Longevity Induces Virtue

When you have more to lose, you behave in a more civilized fashion. This is a fair theory to explain why - despite the industrialization of war and nationalism - violence has in fact decreased over recorded history, even over the past century. We have on balance become much wealthier, and that includes a wealth of healthy years in comparison to our ancestors. This alters the balance of risk and reward in favor of trade, cooperation, patience, peace, and long-term over short-term gains.

Can we expect this trend to continue? I don't see why not. We are nowhere near the point at which a near-certainty of future longevity stretches ahead for so far that it is pointless to plan: there are still retirement funds and a structure of life that focuses relentlessly on a beginning, an industrious middle, and an end. Talk to me again when centuries are on the table, and we'll see how people approach things then from the perspective of foresight and organization.

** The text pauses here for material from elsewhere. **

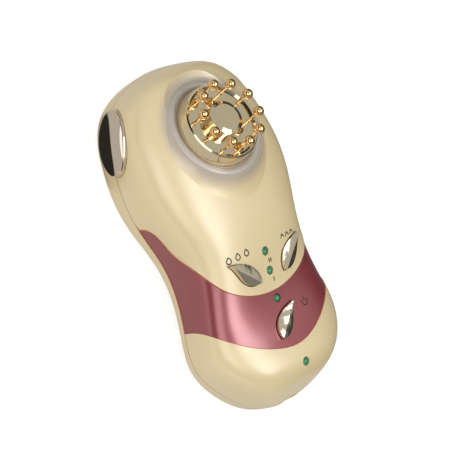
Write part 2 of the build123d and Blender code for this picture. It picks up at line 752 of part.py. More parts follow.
board_underside = board_top - board_thickness
with BuildPart() as circuit_board:
    with BuildSketch(Plane.XY.offset(board_underside)):
        with Locations((0, (board_front + board_rear) / 2)):
            Rectangle(2 * board_half_width, board_front - board_rear)
        with Locations((0, board_rear)):
            Rectangle(2 * board_tongue_half_width, board_rear - board_tongue_end,
                      align=(Align.CENTER, Align.MAX))
        with Locations(*board_screw_places):
            Circle(board_screw_radius, mode=Mode.SUBTRACT)
    extrude(amount=board_thickness)
circuit_board.part.label = "circuit_board"
export_step(circuit_board.part, "parts/circuit_board.step")

with BuildPart() as controller_chip:
    width, depth, height = controller_size
    leg_width, leg_reach, leg_height = controller_leg
    with Locations((*controller_place, board_top)):
        Box(width, depth, height, align=upright)
        with GridLocations(controller_leg_pitch, depth + leg_reach, 4, 2):
            Box(leg_width, leg_reach, leg_height, align=upright)
controller_chip.part.label = "controller_chip"
export_step(controller_chip.part, "parts/controller_chip.step")

with BuildPart() as transformer:
    with Locations((*transformer_place, board_top)):
        Box(*transformer_size, align=upright)
        Box(*transformer_bobbin, align=upright)
transformer.part.label = "step_up_transformer"
export_step(transformer.part, "parts/step_up_transformer.step")

with BuildPart() as capacitors:
    with Locations(*[(x, y, board_top) for x, y in capacitor_places]):
        Cylinder(capacitor_radius, capacitor_height, align=upright)
capacitors.part.label = "capacitors"
export_step(capacitors.part, "parts/capacitors.step")

with BuildPart() as battery_connector:
    with Locations((*connector_place, board_top)):
        Box(*connector_size, align=upright)
battery_connector.part.label = "battery_connector"
export_step(battery_connector.part, "parts/battery_connector.step")

with BuildPart() as charging_jack:
    with Locations((0, jack_front, board_underside)):
        Box(jack_width, jack_length, jack_height, align=(Align.CENTER, Align.MIN, Align.MAX))
    with BuildSketch(Plane.XZ.offset(-jack_front)):
        with Locations((0, inlet_height)):
            Circle(jack_socket_radius)
    extrude(amount=-jack_socket_depth, mode=Mode.SUBTRACT)
    with BuildSketch(Plane.XZ.offset(-jack_front - jack_socket_depth)):
        with Locations((0, inlet_height)):
            Circle(jack_pin_radius)
    extrude(amount=jack_socket_depth - jack_pin_setback)
charging_jack.part.label = "charging_jack"
export_step(charging_jack.part, "parts/charging_jack.step")

# ------------------------------------------------------------------ battery

for name, side in plate_sides.items():
    nub_end = side  # the right cell has its nub at the front, the left one at the rear
    flat_end = cell_middle - nub_end * cell_length / 2
    with BuildPart() as cell:
        with BuildSketch(Plane.XZ.offset(-flat_end)):
            with Locations((side * cell_pitch / 2, cell_height)):
                Circle(cell_radius)
        extrude(amount=-nub_end * (cell_length - cell_nub_length))
        with BuildSketch(Plane.XZ.offset(-flat_end)):
            with Locations((side * cell_pitch / 2, cell_height)):
                Circle(cell_nub_radius)
        extrude(amount=-nub_end * cell_length)
    cell.part.label = f"battery_cell_{name}"
    export_step(cell.part, f"parts/{cell.part.label}.step")

with BuildPart() as battery_sleeve:
    with BuildSketch(Plane.XZ.offset(-sleeve_end)):
        with Locations((0, cell_height)):
            SlotCenterToCenter(cell_pitch, 2 * (cell_radius + sleeve_thickness))
            SlotCenterToCenter(cell_pitch, 2 * cell_radius, mode=Mode.SUBTRACT)
    extrude(amount=sleeve_end - sleeve_start)
battery_sleeve.part.label = "battery_sleeve"
export_step(battery_sleeve.part, "parts/battery_sleeve.step")

cell_front = cell_middle + cell_length / 2
cell_rear = cell_middle - cell_length / 2
with BuildPart() as battery_tabs:
    with Locations((-cell_pitch / 2, cell_front, cell_height), (cell_pitch / 2, cell_front, cell_height)):
        Box(tab_width, tab_thickness, tab_height, align=(Align.CENTER, Align.MIN, Align.CENTER))
    with Locations((0, cell_rear, cell_height)):
        Box(cell_pitch + tab_width, tab_thickness, tab_width, align=(Align.CENTER, Align.MAX, Align.CENTER))
battery_tabs.part.label = "battery_tabs"
export_step(battery_tabs.part, "parts/battery_tabs.step")

# ------------------------------------------------------------------ screws

with BuildPart() as casing_screws:
    with Locations(*[(x, y, casing_screw_seat) for x, y in casing_screw_places]):
        Cylinder(casing_screw_head_radius, casing_screw_head_height, align=hanging)
        Cylinder(casing_screw_radius, casing_screw_tip - casing_screw_seat, align=upright)
casing_screws.part.label = "casing_screws"
export_step(casing_screws.part, "parts/casing_screws.step")

with BuildPart() as board_screws:
    with Locations(*[(x, y, board_underside) for x, y in board_screw_places]):
        Cylinder(board_screw_head_radius, board_screw_head_height, align=hanging)
        Cylinder(board_screw_radius, board_screw_reach, align=upright)
board_screws.part.label = "board_screws"
export_step(board_screws.part, "parts/board_screws.step")

# ------------------------------------------------------------------ leads

tag_tip = head_plane.from_local_coords((0, lead_setback - tag_reach, tag_foot - lead_lift))
terminal_back = terminal_seat - terminal_thickness - lead_lift
plate_tips = {
    name: plate_plane(side).from_local_coords((lead_setback - terminal_reach, 0, terminal_back))
    for name, side in plate_sides.items()
}
tab_face = cell_front + tab_thickness + lead_lift
connector_front = connector_place[1] + connector_size[1] / 2 + lead_lift
lead_routes = {
    "head_lead": [tag_tip, (0.4, 27.6, 24.6), (2.2, 20.0, 22.6), (5.2, 13.2, 24.6), (6.0, 9.4, 24.0),
                  (6.1, 8.6, board_top + lead_lift)],
    "side_lead_left": [plate_tips["left"], (-22.2, 35.8, 14.6), (-12.6, 28.0, 17.0), (-11.4, 17.6, 22.0),
                       (-12.0, 9.6, 24.4), (-12.1, 8.4, board_top + lead_lift)],
    "side_lead_right": [plate_tips["right"], (22.2, 35.8, 14.6), (12.6, 28.0, 17.0), (11.4, 17.6, 22.0),
                        (12.0, 9.6, 24.4), (12.1, 8.4, board_top + lead_lift)],
    "battery_lead_left": [(-5.4, tab_face, 13.6), (-5.2, 15.6, 14.6), (-2.6, 15.0, 21.0),
                          (-1.5, connector_front, 22.4)],
    "battery_lead_right": [(5.4, tab_face, 13.6), (5.2, 15.6, 14.6), (2.6, 15.0, 21.0),
                           (1.5, connector_front, 22.4)],
}


def bend_radii(route):
    """Radius at each inner point of a route, as large as the shorter run beside it allows."""
    points = [Vector(*point) for point in route]
    radii = []
    for before, corner, after in zip(points, points[1:], points[2:]):
        run_in, run_out = corner - before, after - corner
        turn = radians(run_in.get_angle(run_out))
        radii.append(bend_share * min(run_in.length, run_out.length) / tan(turn / 2))
    return radii


for name, route in lead_routes.items():
    with BuildPart() as lead:
        with BuildLine() as path:
            FilletPolyline(*route, radius=bend_radii(route))
        with BuildSketch(Plane(origin=path.line @ 0, z_dir=path.line % 0)):
            Circle(wire_radius)
        sweep(path=path.line)
    lead.part.label = name
    export_step(lead.part, f"parts/{name}.step")
    prism_volume = path.wire().length * pi * wire_radius ** 2
    print(name, "bend radii", [round(radius, 1) for radius in bend_radii(route)],
          "volume against section times length", round(lead.part.volume / prism_volume, 4))
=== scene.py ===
# %% [markdown]
# # A facial toning device
#
# A palm-sized body of champagne pearl plastic lies on a white table. A burgundy band wraps its
# waist, three bright leaf-shaped keys and four green lamps sit in its face, an oval metal plate
# shines on each flank, and the tilted massage head carries ten gilt balls on thin pins.
# The hard parts come ready-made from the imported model. This lesson gives them their surfaces:
# finishes, printed marks, a line of lacquer and studio light.

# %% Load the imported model
import bmesh
import bpy
from math import atan2, cos, pi, radians, sin
from mathutils import Matrix, Vector


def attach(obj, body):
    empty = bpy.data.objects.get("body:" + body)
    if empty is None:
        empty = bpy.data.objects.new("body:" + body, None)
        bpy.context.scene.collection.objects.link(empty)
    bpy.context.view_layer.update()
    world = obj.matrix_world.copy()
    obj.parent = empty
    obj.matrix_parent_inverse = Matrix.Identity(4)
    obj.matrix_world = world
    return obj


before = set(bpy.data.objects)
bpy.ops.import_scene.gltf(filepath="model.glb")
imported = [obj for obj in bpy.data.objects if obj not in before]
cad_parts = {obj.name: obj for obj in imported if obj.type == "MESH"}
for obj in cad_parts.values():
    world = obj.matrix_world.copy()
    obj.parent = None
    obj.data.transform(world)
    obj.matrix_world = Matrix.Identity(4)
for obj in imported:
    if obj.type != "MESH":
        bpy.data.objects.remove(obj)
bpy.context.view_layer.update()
MM = 0.001

# %% [markdown]
# ## Camera
#
# The view comes from above the left flank with a long lens, so that the body is seen almost
# without perspective. The camera is built from its own three directions rather than from angles:
# where its right-hand side, its upper side and its back point to. Two of them are written down.
# Cross products then find the third and square up the second, so that nothing is skewed.

# %% Camera
CAMERA_PLACE = Vector((-564.2, 107.8, 686.3)) * MM
LENS = 198.53
SENSOR_WIDTH = 36
NEAREST_SEEN = 10 * MM

camera_right = Vector((0.684123, -0.361882, 0.633259))
rough_up = Vector((0.349271, 0.924753, 0.151135))
camera_back = camera_right.cross(rough_up).normalized()
camera_up = camera_back.cross(camera_right).normalized()
turn = Matrix((camera_right, camera_up, camera_back)).transposed().to_4x4()

camera_data = bpy.data.cameras.new("camera")
camera_data.sensor_width = SENSOR_WIDTH
camera_data.lens = LENS
camera_data.clip_start = NEAREST_SEEN
camera = bpy.data.objects.new("camera", camera_data)
camera.matrix_world = Matrix.Translation(CAMERA_PLACE) @ turn
bpy.context.scene.collection.objects.link(camera)
bpy.context.scene.camera = camera
print("camera stands", round(camera.location.length, 3), "m from the origin")

# %% [markdown]
# ## A small language for finishes
#
# A finish is a tree of shader nodes. Wiring it by hand takes many lines, so one small class wraps
# a socket and lets plain sums such as 1 - mask add their own Math nodes, and one method adds any
# other node: its settings first, then the values or links of its sockets. The same language
# serves the table and the sky.

# %% Signals
class Signal:
    """An output socket that can stand in a sum."""

    def __init__(self, wiring, socket):
        self.wiring, self.socket = wiring, socket

    def math(self, operation, *values):
        return self.wiring.node("Math", {"operation": operation}, dict(enumerate(values)))

    def __add__(self, other):
        return self.math("ADD", self, other)

    def __sub__(self, other):
        return self.math("SUBTRACT", self, other)

    def __rsub__(self, other):
        return self.math("SUBTRACT", other, self)

    def __mul__(self, other):
        return self.math("MULTIPLY", self, other)

    def __abs__(self):
        return self.math("ABSOLUTE", self)

    __radd__ = __add__
    __rmul__ = __mul__

    def rise(self, start, end):
        """0 below start, 1 above end and a soft step between them."""
        return self.wiring.node("MapRange", {"interpolation_type": "SMOOTHSTEP"},
                                {"Value": self, "From Min": start, "From Max": end})

    def between(self, bottom, top):
        """1 between two soft steps, each given by its start and its end."""
        return self.rise(*bottom) - self.rise(*top)


def span(signal, low, high):
    """A signal between 0 and 1, stretched to run from low to high."""
    return signal * (high - low) + low


# %% Wiring
class Wiring:
    """A shader tree and the ways to add to it."""

    def __init__(self, tree):
        self.tree = tree

    def put(self, socket, value):
        if isinstance(value, Signal):
            self.tree.links.new(value.socket, socket)
        elif isinstance(value, tuple) and socket.type == "RGBA":
            socket.default_value = (*value, 1)
        else:
            socket.default_value = value

    def node(self, kind, settings=None, inputs=None, out=0):
        made = self.tree.nodes.new("ShaderNode" + kind)
        for name, value in (settings or {}).items():
            setattr(made, name, value)
        for name, value in (inputs or {}).items():
            self.put(made.inputs[name], value)
        return Signal(self, made.outputs[out])

    def vector(self, operation, *values, out=0):
        return self.node("VectorMath", {"operation": operation}, dict(enumerate(values)), out)

    def axes(self, vector):
        split = self.tree.nodes.new("ShaderNodeSeparateXYZ")
        self.put(split.inputs[0], vector)
        return [Signal(self, output) for output in split.outputs]

    def place(self):
        return self.node("TexCoord", out="Object")

    def ray_is(self, kind):
        """1 for rays of this kind: Camera or Glossy."""
        return self.node("LightPath", out=f"Is {kind} Ray")

    def noise(self, scale, detail, roughness):
        return self.node("TexNoise", None, {"Vector": self.place(), "Scale": scale,
                                            "Detail": detail, "Roughness": roughness})

    def mix(self, factor, first, second):
        """A colour between two: sockets 0, 6 and 7 are the factor and the two colours."""
        return self.node("Mix", {"data_type": "RGBA"}, {0: factor, 6: first, 7: second}, out=2)

    def bump(self, height, strength, distance):
        return self.node("Bump", None, {"Strength": strength, "Distance": distance, "Height": height})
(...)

Here is an article that argues for the benefits of longevity from the point of view of civics and the practical philosophy of living one's live as best one can - with an look at what lies beneath everyday to decisions to be humane and cultivated:

Life Extension and Risk Aversion

A major benefit of longer lifespans is the cultivation of a wide array of virtues. Prudence and forethought are among the salutary attributes that the lengthening of human life expectancies - hopefully to the point of eliminating any fixed upper bound - would bring about. Living longer renders people more hesitant to risk their lives, for the simple reason that they have many more years to lose than their less technologically endowed ancestors.

​This is not science fiction or mere speculation; we see it already. In the Western world, average life expectancies increased from the twenties and thirties in the Middle Ages to the early thirties circa 1800 to the late forties circa 1900 to the late seventies and early eighties in our time. As Steven Pinker writes in his magnum opus, The Better Angels of Our Nature, the overall trend in the Western world (in spite of temporary spikes of conflict, such as the World Wars) has been toward greater peace and increased reluctance of individuals to throw their lives away in armed struggles for geopolitical gain. Long-term declines in crime rates, automobile fatalities, and even smoking have accompanied (and contributed to) rises in life expectancy. Economic growth and improvements in the technologies of production help as well. If a person has not only life but material comfort to lose, this amplifies the reluctance to undertake physical risks even further.

When life is long and good, humans move up on the hierarchy of needs. Not starving today ceases to be a worry, as does not getting murdered tomorrow. The true creativity of human faculties can then be directed toward addressing the grand, far more interesting and technologically demanding, challenges of our existence on this Earth.

The less likely a failure is to rob one of opportunities forever, the more likely humans will be to pursue the method of iterative learning and to discover new insights and improved techniques through a beneficent trial-and-error process, whose worst downsides will have been curtailed through technology and ethics. Life extension will lead us to avoid and eliminate the risks that should not exist, while enabling us to safely pursue the risks that could benefit us if approached properly.

Of the virtues brought by greater longevity, greater prosperity and more rapid progress will do the most to shape our future for the better. We are a young species in the grand scheme of things, and there is much left to accomplish. Given success in rejuvenation biotechnology development of the sort undertaken by the SENS Research Foundation many of us alive today will live on to see a golden future in which we expand from this world to form a society of ageless trillions, wealthy beyond measure, and blessed with a near complete understanding of physics, chemistry, and biology. In the long term all that matters is knowledge and technology: everything else is fleeting, including our lives if we don't move rapidly enough towards practical rejuvenation treatments.